Николай Грибачев, доказывая большую прозорливость Всеволода Кочетова, вспоминал об оценке им "оттепельных" дискуссий о "бедности" соцреалистической эстетики: "Делают вид, что целят в эстетику, – объяснял Кочетов, – а огонь ведут по идеологии…" Однако подобной тактики – "целить в эстетику, а огонь вести по идеологии" – придерживались не только те, кто покушался на дорогой Кочетову и Грибачеву соцреализм. Консервативная критика, разоблачавшая авангардистское искусство, действовала похожим образом: обличая эстетику авангарда, она метила в революционный утопизм и – учитывая логику его развития – в официальную советскую идеологию, включавшую реликты левого политического мышления. Во время дискуссии "Классика и мы" Палиевский фактически идентифицировал авангард с радикальными политическими практиками, при помощи которых создавалось советское государство. В подтексте настойчивого сближения авангарда и революции лежала простая мысль, которую, конечно, в открытую тогда никто не решился озвучить: авангард – это искусство революции, потому он бесплоден. Речь Палиевского стала редким по откровенности образцом "реставраторского" пафоса. Хотя само по себе восприятие 1920-х годов как периода, когда в политической жизни было допущено немало "перекосов", исправленных в 1930-е годы и послевоенный период, широко распространилось в позднесоветской публицистике, Палиевский антитезу "революционного террора" 1920-х (в том числе в области культуры) и "реставрацию" 1930-х упорно экстраполировал на современность и пророчил близость очередного столкновения с приверженцами авангардизма.
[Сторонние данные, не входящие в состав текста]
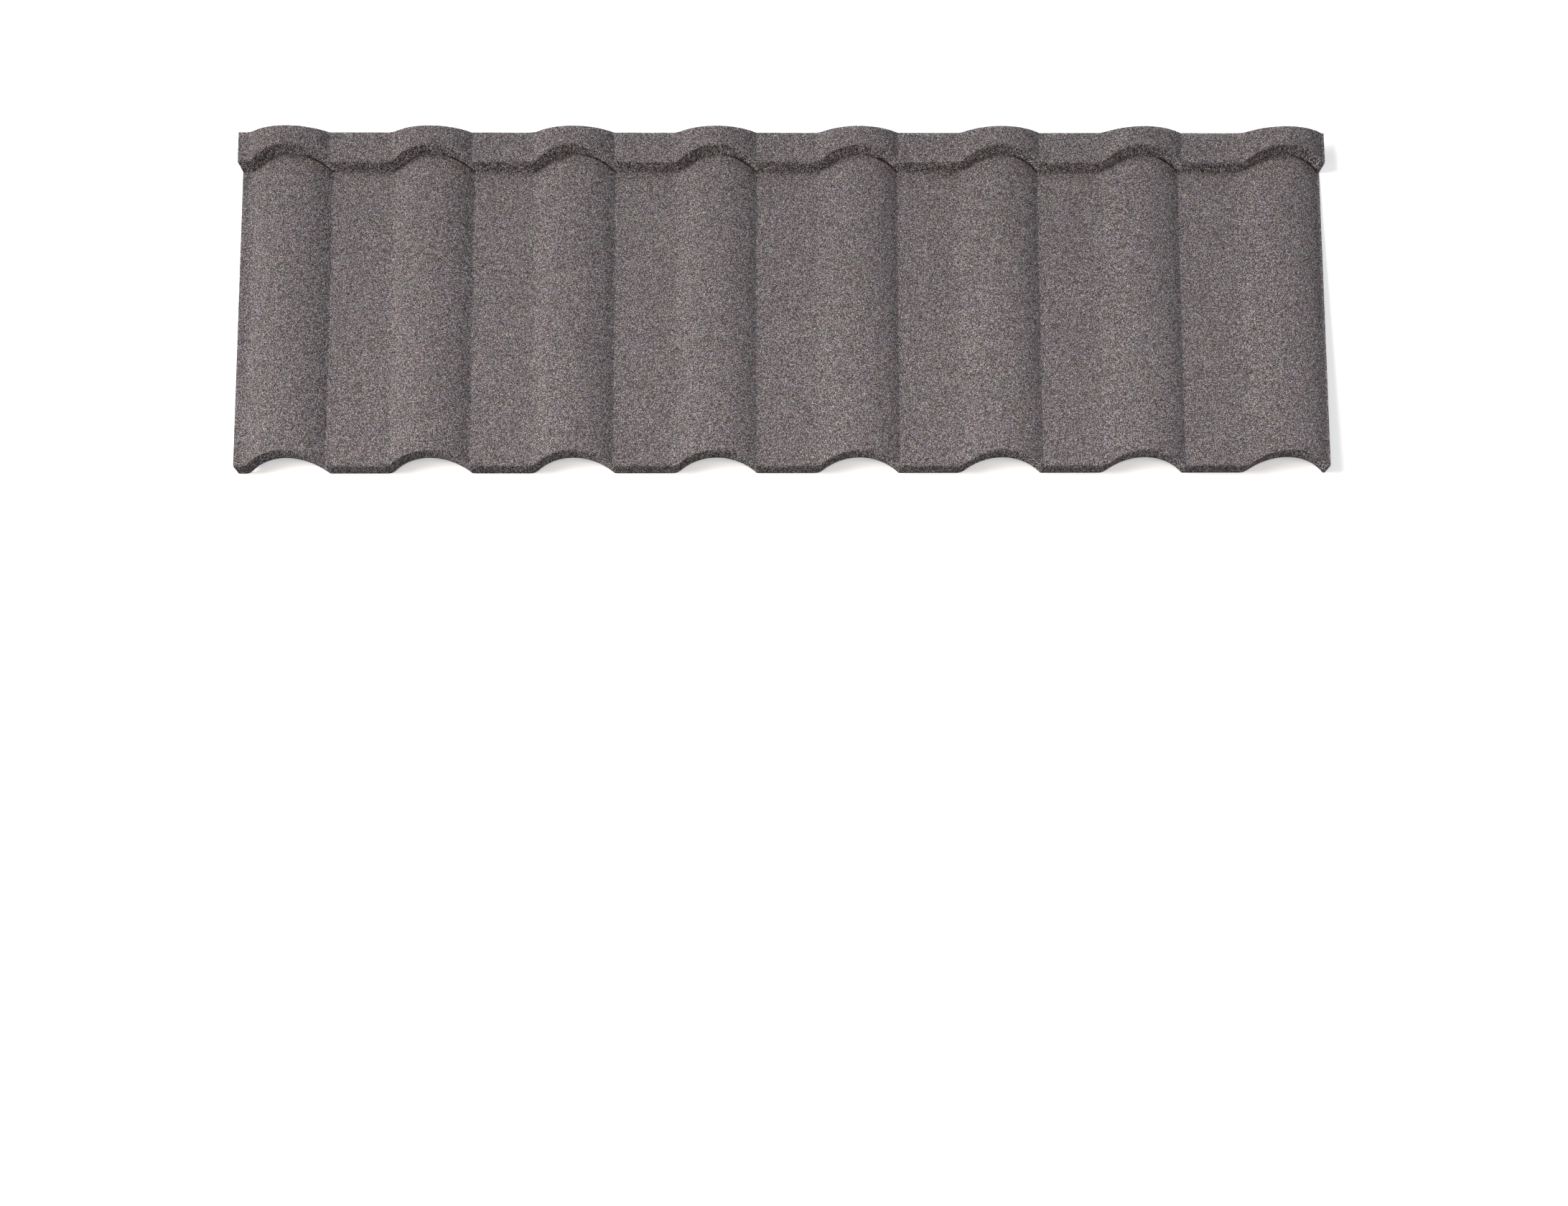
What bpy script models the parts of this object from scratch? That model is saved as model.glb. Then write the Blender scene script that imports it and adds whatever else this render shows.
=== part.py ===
"""Tile-effect metal roofing sheet: one pressed steel sheet with a stone-chip face.

The sheet lies as it would on a level floor: +X runs across the slope of the roof, the turned-down
nose is at -Y, the head strip that lies on the batten is at +Y, and +Z is up. Metres throughout.
The origin is the middle of the sheet's outline, on the floor.
"""

import math

import bmesh
import bpy
from mathutils import Vector

# Across the sheet
BARRELS = 8  # raised barrels, with a flat pan between each two
PITCH = 0.175  # one barrel to the next
BARREL_WIDTH = 0.0975  # chord of a barrel's crown, foot to foot
BARREL_HEIGHT = 0.020  # crest above the pan
LEFT_FILLET = 0.016  # concave radius at a barrel's left foot, the softer one
RIGHT_FILLET = 0.003  # concave radius at its right foot
LEFT_FLANGE = 0.0145  # left edge of the sheet to the first barrel's foot
RIGHT_FLANGE = 0.003  # last barrel's foot to the right edge

# Along the slope
PANEL_LENGTH = 0.371  # nose to the foot of the step, on plan
NOSE_DROP = 0.025  # depth of the turned-down nose
STEP_RISE = 0.0234  # head strip above the foot of the step
HEAD_STRIP = 0.0385  # head strip in a pan, from the step to the cut edge
LEAN = math.radians(13.0)  # nose and step lean this far from upright, so that sheets nest
SET_BACK = 0.0155  # nose and step run this much further back at a crest than in a pan
HEAD_BOW = 0.001  # cut edge of the head runs this much further back at a crest

# The stock
THICKNESS = 0.0016  # steel with its primer and stone-chip coat
BEND_RADIUS = 0.003  # outer radius of the press bends
INNER_RADIUS = BEND_RADIUS - THICKNESS  # on the side that a bend closes up

# Fineness of the facets
CROWN_SEGMENTS = 12
FILLET_SEGMENTS = 3
BEND_SEGMENTS = 2
PAN_SEGMENTS = 2

SHEET_WIDTH = LEFT_FLANGE + (BARRELS - 1) * PITCH + BARREL_WIDTH + RIGHT_FLANGE
SLOPE = math.atan2(NOSE_DROP - THICKNESS, PANEL_LENGTH)  # of the panel, nose end up

COAT_COLOUR = (0.165, 0.145, 0.137, 1.0)
COAT_ROUGHNESS = 0.92


def clear_scene():
    """Removes what the startup file holds."""
    for obj in list(bpy.data.objects):
        bpy.data.objects.remove(obj, do_unlink=True)


def arc(centre, radius, start, end, segments):
    """Points on a circle from angle start to angle end, both included."""
    steps = (start + (end - start) * i / segments for i in range(segments + 1))
    return [
        Vector((centre.x + radius * math.cos(a), centre.y + radius * math.sin(a))) for a in steps
    ]


def barrel_outline():
    """One barrel in section, as (across, height) points from its left foot to its right one.

    A circular crown stands on the pan, with a concave fillet at each foot that is tangent to both.
    """
    crown_radius = (BARREL_WIDTH**2 / 4 + BARREL_HEIGHT**2) / (2 * BARREL_HEIGHT)
    crown_centre = Vector((BARREL_WIDTH / 2, BARREL_HEIGHT - crown_radius))

    def foot(fillet):
        """How far the fillet's centre is from the crown's, and the crown's angle from upright."""
        reach = crown_radius + fillet
        out = math.sqrt(reach**2 - (fillet - crown_centre.y) ** 2)
        return out, math.asin(out / reach)

    left_out, left_angle = foot(LEFT_FILLET)
    right_out, right_angle = foot(RIGHT_FILLET)
    upright = math.pi / 2
    left = arc(
        Vector((crown_centre.x - left_out, LEFT_FILLET)),
        LEFT_FILLET,
        -upright,
        left_angle - upright,
        FILLET_SEGMENTS,
    )
    crown = arc(
        crown_centre, crown_radius, upright + left_angle, upright - right_angle, CROWN_SEGMENTS
    )
    right = arc(
        Vector((crown_centre.x + right_out, RIGHT_FILLET)),
        RIGHT_FILLET,
        -upright - right_angle,
        -upright,
        FILLET_SEGMENTS,
    )
    return left + crown[1:-1] + right


def wave_across():
    """The whole section across the sheet, as (x, height) points, with x = 0 in the middle."""
    outline = barrel_outline()
    left_edge = -SHEET_WIDTH / 2
    points = [Vector((left_edge, 0.0))]
    for barrel in range(BARRELS):
        foot = left_edge + LEFT_FLANGE + barrel * PITCH
        start = Vector((foot, 0.0)) + outline[0]
        gap = start.x - points[-1].x
        if barrel:
            inner = range(1, PAN_SEGMENTS)
            points += [points[-1] + Vector((gap * i / PAN_SEGMENTS, 0.0)) for i in inner]
        points += [Vector((foot, 0.0)) + p for p in outline]
    points.append(Vector((SHEET_WIDTH / 2, 0.0)))
    return points


def rounded(corners, radii, segments):
    """A polyline with an arc of its own radius in place of each inner corner, tangent to both sides."""
    points = [corners[0]]
    for before, corner, after, radius in zip(corners, corners[1:], corners[2:], radii, strict=False):
        back = (before - corner).normalized()
        on = (after - corner).normalized()
        half = back.angle(on) / 2
        centre = corner + (back + on).normalized() * radius / math.sin(half)
        first = corner + back * radius / math.tan(half) - centre
        last = corner + on * radius / math.tan(half) - centre
        sweep = last.angle_signed(first)
        points += [centre + turned(first, sweep * i / segments) for i in range(segments + 1)]
    return points + [corners[-1]]


def turned(vector, angle):
    """A 2D vector turned anticlockwise."""
    c, s = math.cos(angle), math.sin(angle)
    return Vector((c * vector.x - s * vector.y, s * vector.x + c * vector.y))


def side_path():
    """The face of a pan seen from the side, as (y, z) points from the nose's edge to the head's.

    The nose drops to the floor, the panel runs down to the foot of the step, the step rises
    and the head strip runs on parallel to the panel.
    """
    along = Vector((math.cos(SLOPE), -math.sin(SLOPE)))
    leaning = Vector((math.tan(LEAN), 1.0))
    edge_height = THICKNESS * math.sin(LEAN)  # the underside's edge is on the floor
    nose_edge = leaning * edge_height
    nose_top = leaning * NOSE_DROP
    step_foot = nose_top + along * PANEL_LENGTH / math.cos(SLOPE)
    step_top = step_foot + leaning * STEP_RISE
    head_edge = step_top + along * HEAD_STRIP
    corners = [nose_edge, nose_top, step_foot, step_top, head_edge]
    radii = [BEND_RADIUS, INNER_RADIUS, BEND_RADIUS]  # the face is inside only the step foot's bend
    return rounded(corners, radii, BEND_SEGMENTS)


def press(blank):
    """Presses a flat grid into the sheet's face: each of its vertices goes to its formed place.

    A barrel lifts the side path square to the panel and sets it back along the slope, so the
    nose and the step run round every barrel in a scallop. Only the head's cut edge stays
    nearly straight.
    """
    across, path = wave_across(), side_path()
    last_row = len(path) - 1
    lift = Vector((math.sin(SLOPE), math.cos(SLOPE)))
    along = Vector((math.cos(SLOPE), -math.sin(SLOPE)))
    front = path[0].x
    back = path[-1].x + BARREL_HEIGHT * lift.x + HEAD_BOW * along.x
    middle = (front + back) / 2
    for vertex in blank.verts:
        station = across[round(vertex.co.x)]
        row = round(vertex.co.y)
        set_back = HEAD_BOW if row == last_row else SET_BACK
        side = path[row] + lift * station.y + along * set_back * station.y / BARREL_HEIGHT
        vertex.co = Vector((station.x, side.x - middle, side.y))


def flat_blank():
    """A flat grid with a vertex for each station across and each point along the sheet.

    Its vertices stand at whole numbers of columns and rows.
    """
    columns, rows = len(wave_across()) - 1, len(side_path()) - 1
    blank = bmesh.new()
    bmesh.ops.create_grid(blank, x_segments=columns, y_segments=rows, size=0.5)
    for vertex in blank.verts:
        vertex.co.x = (vertex.co.x + 0.5) * columns
        vertex.co.y = (vertex.co.y + 0.5) * rows
    return blank


def coat_material():
    """Stone-chip coat: rough, dark brownish grey."""
    material = bpy.data.materials.new("stone_chip_coat")
    material.use_nodes = True
    shader = material.node_tree.nodes["Principled BSDF"]
    shader.inputs["Base Color"].default_value = COAT_COLOUR
    shader.inputs["Roughness"].default_value = COAT_ROUGHNESS
    shader.inputs["Metallic"].default_value = 0.0
    return material


def roofing_sheet(collection):
    """The pressed sheet, with its thickness below the formed face."""
    face = flat_blank()
    press(face)
    mesh = bpy.data.meshes.new("roofing_sheet")
    face.to_mesh(mesh)
    face.free()
    mesh.materials.append(coat_material())
    mesh.shade_smooth()
    sheet = bpy.data.objects.new("roofing_sheet", mesh)
    collection.objects.link(sheet)
    stock = sheet.modifiers.new("stock_thickness", "SOLIDIFY")
    stock.thickness = THICKNESS
    stock.offset = -1.0
    stock.use_even_offset = True
    return sheet


def main():
    clear_scene()
    collection = bpy.data.collections.new("tile_effect_roofing_sheet")
    bpy.context.scene.collection.children.link(collection)
    roofing_sheet(collection)


main()
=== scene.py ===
import math

import bpy
import numpy as np
from mathutils import Matrix, Vector


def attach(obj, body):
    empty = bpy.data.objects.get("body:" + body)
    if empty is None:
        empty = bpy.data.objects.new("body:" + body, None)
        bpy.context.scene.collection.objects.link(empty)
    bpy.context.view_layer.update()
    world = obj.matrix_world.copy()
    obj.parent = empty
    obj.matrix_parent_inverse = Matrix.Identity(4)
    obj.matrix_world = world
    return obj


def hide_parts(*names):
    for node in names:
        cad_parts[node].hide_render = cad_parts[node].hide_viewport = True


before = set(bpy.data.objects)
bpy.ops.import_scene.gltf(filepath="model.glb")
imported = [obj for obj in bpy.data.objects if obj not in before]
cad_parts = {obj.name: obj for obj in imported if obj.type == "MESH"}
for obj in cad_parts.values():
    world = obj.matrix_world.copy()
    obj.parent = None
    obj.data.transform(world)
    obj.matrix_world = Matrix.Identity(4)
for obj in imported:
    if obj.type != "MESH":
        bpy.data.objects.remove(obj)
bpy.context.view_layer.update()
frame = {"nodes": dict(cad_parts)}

# Looks of a tile-effect roofing sheet: pressed steel under a coat of stone chips. In metres.
print("frame loaded, nodes:", ", ".join(frame["nodes"]))


# Node trees

class Wire:
    # An output socket that sums can be written with. Each sign adds one Math node.
    def __init__(self, graph, socket):
        self.graph = graph
        self.socket = socket

    def maths(self, operation, *values):
        return self.graph.add("ShaderNodeMath", {"operation": operation}, values)

    def __add__(self, other):
        return self.maths("ADD", self, other)

    def __radd__(self, other):
        return self.maths("ADD", other, self)

    def __sub__(self, other):
        return self.maths("SUBTRACT", self, other)

    def __rsub__(self, other):
        return self.maths("SUBTRACT", other, self)

    def __mul__(self, other):
        return self.maths("MULTIPLY", self, other)

    def __rmul__(self, other):
        return self.maths("MULTIPLY", other, self)

    def __truediv__(self, other):
        return self.maths("DIVIDE", self, other)

    def __rtruediv__(self, other):
        return self.maths("DIVIDE", other, self)

    def __mod__(self, other):
        return self.maths("FLOORED_MODULO", self, other)

    def __floordiv__(self, other):
        return self.maths("FLOOR", self / other)

    def __neg__(self):
        return self.maths("MULTIPLY", self, -1.0)

    def rounded(self):
        return self.maths("ROUND", self)

    def size(self):
        return self.maths("ABSOLUTE", self)

    def sine(self):
        return self.maths("SINE", self)

    def cosine(self):
        return self.maths("COSINE", self)

    def atLeast(self, other):
        return self.maths("MAXIMUM", self, other)

    def atMost(self, other):
        return self.maths("MINIMUM", self, other)

    def share(self, low, high):
        # 0 below low, 1 above high, straight in between
        inputs = {"Value": self, "From Min": low, "From Max": high}
        return self.graph.add("ShaderNodeMapRange", {"clamp": True}, inputs)

    def out(self, name):
        # another output of the node that this one comes from
        return Wire(self.graph, self.socket.node.outputs[name])


# Where a new node stands in its tree, so that the tree can be read.
nodeLayout = {"perRow": 24, "width": 190, "height": 220}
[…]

Не входя в подробности традиционалистской критики авангарда, по-своему логичной и риторически изобретательной, замечу, что неприятие "деревенщиками" модернизма / авангарда имело свою специфику. Противостояние современному искусству в их случае в меньшей мере обусловливалось соображениями политическими и в большей мере – вкусовыми, но так как вкус – результат действующих социальных классификаций (П. Бурдье), то, конечно, и социальными. Исключение составлял, пожалуй, только В. Солоухин, полагавший, что знать о политическом содержании современного авангардистского искусства совершенно необходимо. Другое дело, что откровенно обнаружить в 1970-е годы свои взгляды он, по цензурным соображениям, не мог, хотя в автобиографической повести "Последняя ступень" (1976, опубл. 1995) воодушевленно описывал действо в салоне Кирилла Буренина (Ильи Глазунова). В сцене из повести Буренин несколькими движениями руки воспроизводит абстракционистское изображение, названное в одном из западных журналов выдающимся произведением искусства, и этим убеждает окружающих, что абстракционизм – "халтура и шарлатанство". Кирилл без обиняков заявляет – уничтожающее национальный дух абстрактное искусство появилось и процветает не без поддержки тайных влиятельных структур, работающих на поддержку мирового еврейства:
Значит, кому-то выгодно, нужно, чтобы шведы, немцы, русские, японцы, греки забыли про свои национальные духовные ценности и производили бы наднациональную абстрактную живопись. Кому-то выгодно, чтобы все, забыв про свои национальные признаки, смешались в одну бесформенную массу.
По сути, развивая логику, прокламировавшуюся в 1950-е – начале 1960-х неосталинистской группировкой писателей и художников (Иван Шевцов, Александр Герасимов и др.), Глазунов и Солоухин подводили под нее антикоммунистический фундамент, оборачивали культурно легитимный антиавангардизм в политически нелегитимный антисоветизм.
Большая часть "деревенщиков", по-видимому, о политических подтекстах антиавангардизма была осведомлена, но все же не они были определяющими в отторжении от современного искусства. Вообще, когда речь заходила о модернизме / авангарде, "деревенщики" руководствовались не столько строгими литературными дефинициями течений (модернисты Блок и Ахматова оказывались для них достаточно "народными", а само разграничение модернистского и авангардистского искусства вовсе не учитывалось), сколько инстинктивным отталкиванием от интеллектуальной усложненности, рафинированности, требующих от читателя или зрителя специальной подготовки. В. Астафьев, в наибольшей степени склонный к рефлексии социальных различий, многие явления современной культуры, несущие на себе следы – идеологические и стилевые – модернистски-авангардистских изысков, сразу квалифицировал как "снобистские". В 1961 году он замечал по поводу письма, присланного ему дочерью погибшего на войне друга:
…после такого письма уже не захочется писать для литературных снобов или для заморской публики, которую одно время почти уверили молодые, но ранние наши писатели, будто земля наша кишмя кишит мальчиками и девочками, не знающими куда себя девать и что делать.